The problem is not as much these negative behaviours as it is the quantum leap in logic that then leads racists to the irrational conclusion that stupidity = kaffirdom. I unfortunately have no inclination to stand on a soap box on Speaker’s Corner and pontificate due to my pathological laziness. But if I did, I’d probably join the Khoza-Fikile chorus and also shout: “Stop being dumb with all that oppressing your own people and hunting white veejayjay. It’s just dumb.” But I wouldn’t be able to come to the conclusion that this was kaffir behaviour. I’d just call it dumb behaviour.

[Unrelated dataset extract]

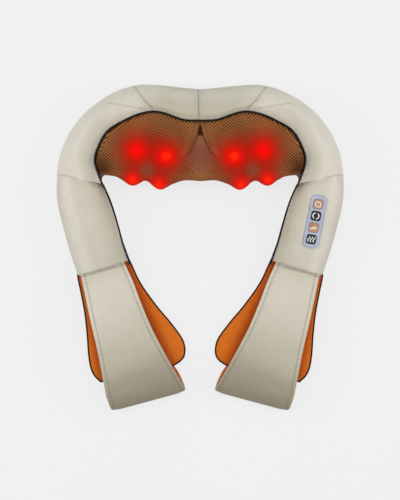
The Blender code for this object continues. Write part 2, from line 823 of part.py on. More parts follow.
PANEL_FRAME = (Matrix.Translation(PANEL_AT) @ Matrix.Rotation(-PANEL_LEAN, 4, "Z")
               @ Matrix.Rotation(PANEL_SLOPE, 4, "X"))


def panel_slab(name, width, height, radius, low, high, look, step=0.0, origin=(0, 0, 0)):
    """A round-cornered slab in the panel's own frame: along its length by step, heights from its face."""
    rings = []
    for z in (low, high):
        rings.append([PANEL_FRAME @ Vector((x, y, z)) for x, y in rounded(width, height, radius, (0, step))])
    return loft(name, rings, look, origin)


def panel_bezel():
    width, height = PANEL_SIZE
    made = panel_slab("panel_bezel", width, height, 7, -PANEL_DEEP, 0, lavender_plastic())
    cut(made, panel_slab("tool", width - 4, height - 4, 5, -PANEL_DEEP - 5, -3.5, steel()))
    for k in range(4):
        cut(made, panel_slab("tool", BUTTON + 0.7, BUTTON + 0.7, 3, -6, 5, steel(), (1.5 - k) * BUTTON_STEP))
    return made


def panel_board():
    width, height = PANEL_SIZE
    deep = PANEL_DEEP
    return panel_slab("panel_board", width - 5, height - 5, 4, 0.2 - deep, 1.6 - deep, board_green())


def buttons():
    names = ["button_power", "button_direction", "button_speed", "button_heat"]
    looks = [copper_plastic(), black_plastic(), copper_plastic(), black_plastic()]
    for k, (name, look) in enumerate(zip(names, looks)):
        step = (1.5 - k) * BUTTON_STEP
        at = PANEL_FRAME @ Vector((0, step, 0))
        panel_slab(name, BUTTON, BUTTON, 2.7, 2.9 - PANEL_DEEP, 1.2, look, step, at)


def cut_panel_pocket(piece):
    width, height = PANEL_SIZE
    cut(piece, panel_slab("tool", width + 0.8, height + 0.8, 7.4, -PANEL_DEEP - 0.6, 30, steel()))


def build():
    for found in list(bpy.data.objects):
        bpy.data.objects.remove(found)
    leather_core_cover()
    mesh_cover()
    core_piping()
    rim_foam()
    rear_foam_pad()
    core_rear_shell()
    core_front_shell()
    housing_screws()
    motor()
    motor_shaft()
    pair("worm", worm())
    pair("upper_wheel", upper_wheel())
    pair("lower_wheel", lower_wheel())
    pair("upper_spindle", upper_spindle())
    pair("lower_spindle", lower_spindle())
    pair("gear_bracket", gear_bracket())
    pair("upper_carrier", upper_carrier())
    pair("lower_carrier", lower_carrier())
    for end, place in enumerate(("inner", "outer")):
        pair("upper_node_" + place, upper_node(end))
        pair("lower_node_" + place, lower_node(end))
    pair("lamp_board", lamp_board())
    control_board()
    dc_inlet()
    _, right_sleeve = pair("arm_sleeve", arm_sleeve())
    _, right_foam = pair("arm_foam", arm_foam())
    pair("arm_piping", arm_piping())
    pair("orange_flap", flap())
    pair("flap_piping", flap_piping())
    pair("hand_strap", hand_strap())
    cut_panel_pocket(right_sleeve)
    cut_panel_pocket(right_foam)
    panel_bezel()
    panel_board()
    buttons()


build()
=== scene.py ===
# %% [markdown]
# # A shiatsu neck massager
# The massager is a padded U that hangs round the neck. Its top holds a geared motor and four pairs of
# turning nodes behind a brown mesh. Two leather arms come down from it, and each ends in an orange padded
# flap and a hand strap. The engineering model is already packed as a fixed frame, so this script only
# dresses it: each sewn or moulded piece is made here, at the place the frame gives, and the core's covers
# and the panel's pieces ride on the frame's bodies.

# %% load the frame
import json
import math

import bmesh
import bpy
import numpy as np
from mathutils import Matrix, Vector, noise


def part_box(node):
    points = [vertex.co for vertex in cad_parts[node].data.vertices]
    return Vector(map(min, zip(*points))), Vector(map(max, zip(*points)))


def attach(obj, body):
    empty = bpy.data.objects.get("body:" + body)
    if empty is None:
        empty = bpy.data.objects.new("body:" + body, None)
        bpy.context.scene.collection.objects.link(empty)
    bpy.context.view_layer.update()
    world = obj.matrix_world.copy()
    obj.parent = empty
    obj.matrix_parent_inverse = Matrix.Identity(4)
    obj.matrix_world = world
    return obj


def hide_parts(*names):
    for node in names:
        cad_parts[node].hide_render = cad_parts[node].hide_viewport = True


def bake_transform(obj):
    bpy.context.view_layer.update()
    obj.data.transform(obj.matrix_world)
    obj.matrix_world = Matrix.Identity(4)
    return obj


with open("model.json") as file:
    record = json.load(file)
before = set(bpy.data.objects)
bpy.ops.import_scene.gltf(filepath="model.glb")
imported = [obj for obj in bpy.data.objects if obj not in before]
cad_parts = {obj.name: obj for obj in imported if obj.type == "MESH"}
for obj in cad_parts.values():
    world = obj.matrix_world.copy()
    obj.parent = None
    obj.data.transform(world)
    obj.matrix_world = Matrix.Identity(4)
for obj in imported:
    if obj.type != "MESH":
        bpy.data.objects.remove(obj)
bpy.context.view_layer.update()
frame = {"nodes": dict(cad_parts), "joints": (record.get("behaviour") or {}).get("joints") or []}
MM = 0.001
SIDES = {"left": -1, "right": 1}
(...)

As for Umoja reinforcing “the caricature of blacks who sing when they are happy and even when they are sad”, I don’t know. I saw the show and I liked it. Perhaps I was a bit blindsighted by the short, topless girl who was in the front row for most of the numbers. But I guess you could throw in Mbongeni Ngema’s entire career into that pot as well using the same criteria. Sarafina was just one long song-and-dance. Although once again, I can’t help but think of Andrew Lloyd Webber’s career. The people in his plays sing when they’re happy and sing when they’re sad. This is otherwise known by the term “musicals”, I think. Opera is the same — essentially telling stories (happy and tragic) through music. It just seems to me that something is amiss with the reasoning of the racist who stereotypes black people as singing-and-dancing buffoons when this is clearly a universal phenomenon. This is where I’d personally choose to expend most of my energy if I had soapbox inclinations. Or is there something different in the way that black people sing and dance?

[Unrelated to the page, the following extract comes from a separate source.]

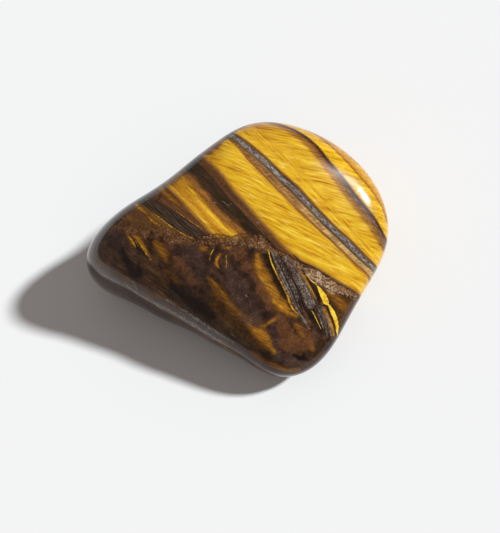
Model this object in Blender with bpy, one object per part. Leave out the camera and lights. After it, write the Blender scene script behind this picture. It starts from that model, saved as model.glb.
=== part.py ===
"""A tumbled tiger's eye pebble, about 21 mm long, lying on its flatter side.

The pebble is one solid, and a wedge: thick at its -X and +Y ends and thin towards +X and -Y.
Its girdle is an irregular rounded outline, seen from above. Over the girdle a sloping, nearly
flat top face turns down in a soft shoulder, roundest towards -X and -Y, and under it a
rounder belly is worn flat where the pebble rests.
"""
import math

import bmesh
import bpy
import numpy as np

MM = 0.001
TURN = 2 * math.pi

# --- driving dimensions, in millimetres and degrees --------------------------------------
# The girdle: how far it reaches from the middle of the pebble, by azimuth from +X.
GIRDLE = (
    (-177, 10.35), (-168, 10.55), (-156, 8.80), (-140, 7.35), (-120, 6.60), (-100, 6.90),
    (-84, 7.90), (-72, 9.25), (-62, 9.85), (-50, 9.80), (-34, 9.35), (-15, 9.60),
    (2, 10.50), (18, 10.60), (36, 10.00), (58, 9.10), (80, 8.10), (97, 6.85),
    (115, 6.10), (138, 6.05), (157, 7.10), (171, 8.80),
)
GIRDLE_HEIGHT = 2.95            # the widest level, at the middle
GIRDLE_SLOPE = (0.04, 0.12)     # rise of that level per millimetre of X and of Y
TOP_HEIGHT = 7.80               # the top face, at the middle
TOP_SLOPE = (-0.23, 0.30)       # the top face falls towards +X and -Y
# The shoulder, by azimuth: 2 is a round edge, and more is a flatter face with a tighter edge.
SHOULDER = (
    (-180, 2.27), (-135, 2.14), (-90, 2.76), (-45, 3.04),
    (0, 2.85), (45, 2.92), (90, 2.80), (135, 2.62),
)
BELLY = 2.4                     # the same measure for the underside
WORN = 0.10                     # how much of the underside is worn away to the flat

BLOCK_CUTS = 23                 # how finely each side of the block is cut before it is worn


def smooth_ring(stations):
    """A smooth closed curve through (degrees, value) stations, as a function of azimuth.

    Between stations it is a cubic, and its slope and bend run on through each station.
    """
    angle = np.radians([degrees for degrees, _ in stations])
    value = np.array([reading for _, reading in stations])
    gap = np.diff(np.append(angle, angle[0] + TURN))
    rise = np.diff(np.append(value, value[0])) / gap
    count = len(stations)
    balance = np.zeros((count, count))
    for i in range(count):
        balance[i, i - 1] += gap[i - 1]
        balance[i, i] += 2 * (gap[i - 1] + gap[i])
        balance[i, (i + 1) % count] += gap[i]
    bend = np.linalg.solve(balance, 6 * (rise - np.roll(rise, 1)))
    next_bend = np.roll(bend, -1)
    start = np.cumsum(gap) - gap

    def at(azimuth):
        turned = (azimuth - angle[0]) % TURN
        i = int(np.searchsorted(start, turned, side="right")) - 1
        step = turned - start[i]
        slope = rise[i] - gap[i] * (2 * bend[i] + next_bend[i]) / 6
        curl = (next_bend[i] - bend[i]) / gap[i]
        return value[i] + step * slope + step ** 2 * bend[i] / 2 + step ** 3 * curl / 6

    return at


girdle_reach = smooth_ring(GIRDLE)
shoulder_shape = smooth_ring(SHOULDER)


def pebble_point(direction):
    """Where the pebble's surface lies in a direction from its middle, in millimetres."""
    azimuth = math.atan2(direction.y, direction.x)
    across, up = math.hypot(direction.x, direction.y), direction.z
    shape = shoulder_shape(azimuth) if up > 0 else BELLY
    swell = (across ** shape + abs(up) ** shape) ** (-1 / shape)
    reach = swell * across * girdle_reach(azimuth)
    x, y = reach * math.cos(azimuth), reach * math.sin(azimuth)
    girdle = GIRDLE_HEIGHT + GIRDLE_SLOPE[0] * x + GIRDLE_SLOPE[1] * y
    top = TOP_HEIGHT + TOP_SLOPE[0] * x + TOP_SLOPE[1] * y
    thickness = top - girdle if up > 0 else girdle
    z = girdle + swell * up * thickness
    return x, y, max(z - WORN, 0.0)


def even_direction(corner):
    """The direction of a corner of the block's grid, spread evenly over the sphere."""
    for axis in range(3):
        corner[axis] = math.tan(corner[axis] * math.pi / 4)
    return corner.normalized()


def wear_block():
    """Cut a block into a grid, wear it down to the pebble and centre it on its flat."""
    mesh = bmesh.new()
    bmesh.ops.create_cube(mesh, size=2)
    bmesh.ops.subdivide_edges(mesh, edges=mesh.edges, cuts=BLOCK_CUTS, use_grid_fill=True)
    for vertex in mesh.verts:
        vertex.co = pebble_point(even_direction(vertex.co.copy()))
    reaches = np.array([vertex.co for vertex in mesh.verts])
    middle = (reaches.min(axis=0) + reaches.max(axis=0)) / 2
    for vertex in mesh.verts:
        vertex.co.x = (vertex.co.x - middle[0]) * MM
        vertex.co.y = (vertex.co.y - middle[1]) * MM
        vertex.co.z *= MM
    for face in mesh.faces:
        face.smooth = True
    return mesh


def polished_tigers_eye():
    """Golden brown under a high polish."""
    material = bpy.data.materials.new("polished_tigers_eye")
    material.use_nodes = True
    shader = material.node_tree.nodes["Principled BSDF"]
    shader.inputs["Base Color"].default_value = (0.36, 0.17, 0.03, 1.0)
    shader.inputs["Roughness"].default_value = 0.12
    shader.inputs["Metallic"].default_value = 0.0
    return material


def main():
    for leftover in list(bpy.data.objects):
        bpy.data.objects.remove(leftover, do_unlink=True)
    collection = bpy.data.collections.new("tumbled_tigers_eye")
    bpy.context.scene.collection.children.link(collection)
    worn = wear_block()
    stone = bpy.data.meshes.new("stone")
    worn.to_mesh(stone)
    worn.free()
    stone.materials.append(polished_tigers_eye())
    collection.objects.link(bpy.data.objects.new("stone", stone))


main()
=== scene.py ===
"""A tumbled tiger's eye stone on a pale floor: its polished surface, its lay of bands and its rough seam."""
import math

import bmesh
import bpy
import numpy as np
from mathutils import Matrix, Vector, noise
from mathutils.bvhtree import BVHTree


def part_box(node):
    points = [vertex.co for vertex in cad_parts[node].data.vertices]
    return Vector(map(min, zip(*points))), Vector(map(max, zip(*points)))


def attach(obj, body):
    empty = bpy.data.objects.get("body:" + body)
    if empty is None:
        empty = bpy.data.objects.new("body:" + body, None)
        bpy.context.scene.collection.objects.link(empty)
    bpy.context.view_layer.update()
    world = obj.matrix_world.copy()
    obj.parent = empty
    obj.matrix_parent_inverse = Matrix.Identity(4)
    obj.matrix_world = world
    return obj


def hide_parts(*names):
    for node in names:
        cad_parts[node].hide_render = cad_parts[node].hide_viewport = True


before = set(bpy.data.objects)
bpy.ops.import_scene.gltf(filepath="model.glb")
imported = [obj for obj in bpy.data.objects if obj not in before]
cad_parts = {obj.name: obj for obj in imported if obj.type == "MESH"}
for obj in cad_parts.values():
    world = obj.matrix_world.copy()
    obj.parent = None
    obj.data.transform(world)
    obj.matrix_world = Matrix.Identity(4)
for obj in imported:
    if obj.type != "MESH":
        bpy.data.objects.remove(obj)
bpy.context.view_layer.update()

MM = 0.001
TURN = 2 * math.pi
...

My plan had been to tackle the Coconut Wars in this piece, but this is already 1 200 words long. I have listened to the voice of my racist readership accusing me of writing in the African oral tradition.

For my own amusement I’ll write up the coconut piece in any case. I might might not name and shame all the coconuts in the public eye. DJ Fresh should be ducking out of sight round about now. Bring on the Human Rights Commission if you want to.